**Aim:**
Give back exactly the lines from the start of the listing to the line containing "of the block.", inclusive, and nothing beyond them.
*** Dataset section ***
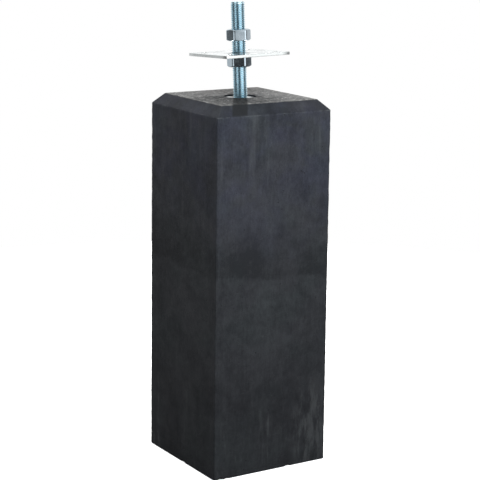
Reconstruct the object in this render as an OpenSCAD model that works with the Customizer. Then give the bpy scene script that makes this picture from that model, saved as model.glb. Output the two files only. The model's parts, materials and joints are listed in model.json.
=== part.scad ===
// Precast concrete column base block. A square concrete foot carries a threaded
// rod, and the nuts on it hold a square support plate at a height that is set by
// turning them. Millimetres, +Z up. The origin is the centre of the underside,
// and the sides lie along X and Y. The rod leans a little, as it was cast in, and
// what is on it is measured along it from the top of the block.

/* [Concrete block] */
// Width of the foot, across flats
foot_width = 182; // [150:1:260]
// How much each side leans in from the foot to the head
side_draft = 1; // [0:0.5:4]
// Height of the block
block_height = 514; // [300:1:800]
// Chamfer round the head, measured along the top
head_chamfer_run = 14; // [5:0.5:25]
// Chamfer round the head, measured down the side
head_chamfer_drop = 14.5; // [5:0.5:25]
// Diameter of the shallow recess round the rod
recess_diameter = 44; // [36:1:60]
// Depth of that recess
recess_depth = 3; // [1:0.5:4]

/* [Threaded rod] */
// Outside diameter of the thread
rod_diameter = 20; // [12:1:24]
// How far the rod stands out of the top of the block
rod_projection = 128; // [110:1:220]
// How deep the rod sits in the block
rod_embedment = 60; // [40:5:150]
// Lean of the rod from plumb, in degrees
rod_lean = 3; // [0:0.5:4]
// Way that the rod leans, in degrees from +X
rod_lean_toward = -158; // [-180:1:180]
// Chamfer on both ends of the rod
rod_end_chamfer = 1.5; // [0.5:0.5:2]
// Gap round the rod in its socket
socket_clearance = 0.05; // [0.01:0.01:0.1]

/* [Nuts] */
// Width across the flats of a nut
nut_across_flats = 30; // [28:1:36]
// How much the rounding takes off a nut's width across the corners
nut_corner_rounding = 1.2; // [0:0.1:2]
// Height of a nut
nut_height = 15.5; // [10:0.5:20]
// Gap round the rod in a nut
nut_clearance = 0.1; // [0.05:0.01:0.1]
// Depth of the countersink at each end of a nut's hole
nut_countersink = 1.2; // [0.5:0.1:1.5]
// Width of the round bearing face, as a share of the width across flats
nut_face_share = 0.95; // [0.85:0.01:0.98]
// Slope of a nut's corner chamfers, in degrees
nut_chamfer_slope = 30; // [15:5:40]
// Way that a flat of the lower nut faces, in degrees from +X
lower_nut_facing = -32; // [-60:1:60]
// Way that a flat of the lock nut faces, in degrees from +X
lock_nut_facing = -23; // [-60:1:60]
// Gap between the plate and the lock nut before it is run down
lock_nut_gap = 16; // [1:0.5:20]

/* [Support plate] */
// Width of the plate
plate_width = 100; // [85:1:150]
// Thickness of the plate
plate_thickness = 4; // [2:0.5:8]
// Height of the plate's underside above the top of the block
plate_lift = 55.5; // [40:0.5:65]
// Gap round the rod in the plate's middle hole
plate_hole_clearance = 1; // [0.5:0.25:2]
// Diameter of the screw holes
screw_hole_diameter = 9; // [5:0.5:12]
// Distance from the plate's edges to the centres of the screw holes
screw_hole_edge = 15; // [10:0.5:16]

/* [Hidden] */
$fn = 96;

// A cut runs this far past the face that it opens
CUT = 1;
// A hexagon's corners lie this far from the middles of its sides
HALF_SIDE_ANGLE = 30;

head_width = foot_width - 2 * side_draft;
rod_radius = rod_diameter / 2;
nut_bore_radius = rod_radius + nut_clearance;
nut_sharp_radius = nut_across_flats / 2 / cos(HALF_SIDE_ANGLE);
nut_corner_radius = nut_sharp_radius - nut_corner_rounding / 2;
nut_face_radius = nut_across_flats / 2 * nut_face_share;
nut_chamfer_drop = (nut_corner_radius - nut_face_radius) * tan(nut_chamfer_slope);
lower_nut_bottom = plate_lift - nut_height;
lock_nut_bottom = plate_lift + plate_thickness + lock_nut_gap;
screw_hole_reach = plate_width / 2 - screw_hole_edge;

// Puts children on the leaning rod, with their zero at the top of the block
module on_rod() {
    lean_axis = [-sin(rod_lean_toward), cos(rod_lean_toward), 0];
    translate([0, 0, block_height])
        rotate(a = rod_lean, v = lean_axis)
            children();
}

// Side view of the block: draft up to the shoulder, then the chamfer
module block_profile() {
    shoulder = block_height - head_chamfer_drop;
    top_half = head_width / 2 - head_chamfer_run;
    polygon([
        [-foot_width / 2, 0],
        [foot_width / 2, 0],
        [head_width / 2, shoulder],
        [top_half, block_height],
        [-top_half, block_height],
        [-head_width / 2, shoulder]
    ]);
}

// The side view, drawn in X and Z and run through the block along Y
module block_slab() {
    rotate([90, 0, 0])
        linear_extrude(height = foot_width + 2 * CUT, center = true)
            block_profile();
}

// Four drafted sides and four chamfers: the same side view both ways
module block_solid() {
    intersection() {
        block_slab();
        rotate([0, 0, 90])
            block_slab();
    }
}

module block() {
    color([0.22, 0.24, 0.26])
    difference() {
        block_solid();
        translate([0, 0, block_height - recess_depth])
            cylinder(d = recess_diameter, h = recess_depth + CUT);
        on_rod()
            translate([0, 0, -rod_embedment])
                cylinder(r = rod_radius + socket_clearance, h = rod_embedment);
    }
}

// Rod with chamfered ends, standing on the floor of its socket
module threaded_rod() {
    end_radius = rod_radius - rod_end_chamfer;
    color([0.60, 0.72, 0.78])
    on_rod()
        rotate_extrude()
            polygon([
                [0, -rod_embedment],
                [end_radius, -rod_embedment],
                [rod_radius, -rod_embedment + rod_end_chamfer],
                [rod_radius, rod_projection - rod_end_chamfer],
                [end_radius, rod_projection],
                [0, rod_projection]
            ]);
}

// Round blank with both corner chamfers and a countersunk hole
module nut_blank() {
    mouth_radius = nut_bore_radius + nut_countersink;
    rotate_extrude()
        polygon([
            [nut_bore_radius, nut_countersink],
            [mouth_radius, 0],
            [nut_face_radius, 0],
            [nut_corner_radius, nut_chamfer_drop],
            [nut_corner_radius, nut_height - nut_chamfer_drop],
            [nut_face_radius, nut_height],
            [mouth_radius, nut_height],
            [nut_bore_radius, nut_height - nut_countersink]
        ]);
}

// Hexagon nut on the rod, its underside at the given height along it
module hexagon_nut(bottom, facing) {
    on_rod()
        translate([0, 0, bottom])
            rotate([0, 0, facing - HALF_SIDE_ANGLE])
                intersection() {
                    nut_blank();
                    cylinder(r = nut_sharp_radius, h = nut_height, $fn = 6);
                }
}

// Nut that carries the plate
module lower_nut() {
    color([0.55, 0.62, 0.66])
        hexagon_nut(lower_nut_bottom, lower_nut_facing);
}

// Nut above the plate, run down on it once the height is set
module lock_nut() {
    color([0.62, 0.70, 0.74])
        hexagon_nut(lock_nut_bottom, lock_nut_facing);
}

// Square plate with a loose hole for the rod and four screw holes
module support_plate() {
    color([0.88, 0.90, 0.90])
    on_rod()
        translate([0, 0, plate_lift])
            difference() {
                translate([-plate_width / 2, -plate_width / 2, 0])
                    cube([plate_width, plate_width, plate_thickness]);
                translate([0, 0, -CUT])
                    linear_extrude(height = plate_thickness + 2 * CUT) {
                        circle(r = rod_radius + plate_hole_clearance);
                        for (x = [-1, 1], y = [-1, 1])
                            translate([x * screw_hole_reach, y * screw_hole_reach])
                                circle(d = screw_hole_diameter);
                    }
            }
}

block();
threaded_rod();
lower_nut();
support_plate();
lock_nut();
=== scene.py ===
"""Column base block: a drafted concrete foot with a cast-in threaded rod, and
two nuts that hold a square support plate at a height set by turning them.

Lengths are in metres and +Z is up. The block's underside is centred on the
origin, and what is on the rod is measured along it from the block's top.
"""

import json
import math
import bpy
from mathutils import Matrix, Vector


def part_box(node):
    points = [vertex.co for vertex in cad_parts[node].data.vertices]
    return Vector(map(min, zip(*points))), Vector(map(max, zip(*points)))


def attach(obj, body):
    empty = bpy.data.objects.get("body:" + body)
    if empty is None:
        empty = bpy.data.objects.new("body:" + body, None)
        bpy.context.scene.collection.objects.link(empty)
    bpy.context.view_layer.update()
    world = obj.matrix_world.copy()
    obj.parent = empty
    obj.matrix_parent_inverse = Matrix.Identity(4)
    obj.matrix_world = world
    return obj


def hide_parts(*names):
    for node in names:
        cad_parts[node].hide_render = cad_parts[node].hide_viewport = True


bl_info = {
    "name": "Column base block",
    "version": (1, 0, 0),
    "blender": (4, 5, 0),
    "location": "3D View > Sidebar > Column Base",
    "description": "Finishes a precast column base with its rod, nuts and plate",
    "category": "Object",
}

import bmesh
import bpy
from bpy.props import FloatProperty, FloatVectorProperty, IntProperty, PointerProperty
from bpy.types import Operator, Panel, PropertyGroup
from mathutils import Matrix, Vector, noise

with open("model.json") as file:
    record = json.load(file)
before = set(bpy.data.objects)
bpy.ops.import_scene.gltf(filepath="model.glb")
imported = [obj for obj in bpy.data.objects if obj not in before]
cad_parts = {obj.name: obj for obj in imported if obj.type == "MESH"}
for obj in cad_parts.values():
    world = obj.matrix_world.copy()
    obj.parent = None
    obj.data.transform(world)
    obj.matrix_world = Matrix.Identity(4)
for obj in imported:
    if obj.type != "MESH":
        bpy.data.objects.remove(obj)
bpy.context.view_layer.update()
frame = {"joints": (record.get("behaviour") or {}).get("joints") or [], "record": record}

MM = 0.001
BLOCK_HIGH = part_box("block")[1]
TOP = BLOCK_HIGH.z
JOINTS = {joint["name"]: joint for joint in frame["joints"]}
MOUNTS = {mount["name"]: mount for mount in frame["record"]["mounts"]}
ROD_AXIS = Vector(JOINTS["plate_height"]["axis"]).normalized()
ROD_FOOT = Vector((0, 0, TOP))
# Carries a shape drawn plumb on the origin to its place on the leaning rod
ON_ROD = Matrix.Translation(ROD_FOOT) @ (
    Vector((0, 0, 1)).rotation_difference(ROD_AXIS).to_matrix().to_4x4()
)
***
**Answer in full:**
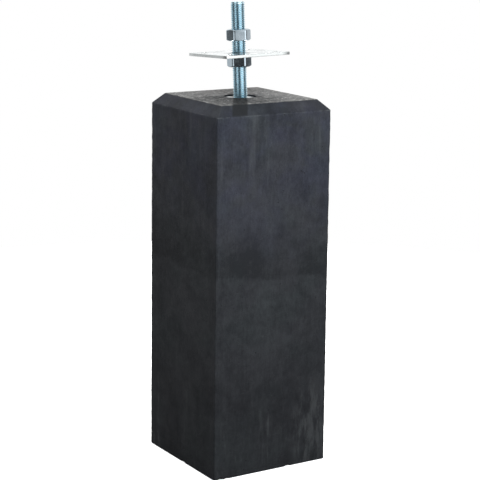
Reconstruct the object in this render as an OpenSCAD model that works with the Customizer. Then give the bpy scene script that makes this picture from that model, saved as model.glb. Output the two files only. The model's parts, materials and joints are listed in model.json.
=== part.scad ===
// Precast concrete column base block. A square concrete foot carries a threaded
// rod, and the nuts on it hold a square support plate at a height that is set by
// turning them. Millimetres, +Z up. The origin is the centre of the underside,
// and the sides lie along X and Y. The rod leans a little, as it was cast in, and
// what is on it is measured along it from the top of the block.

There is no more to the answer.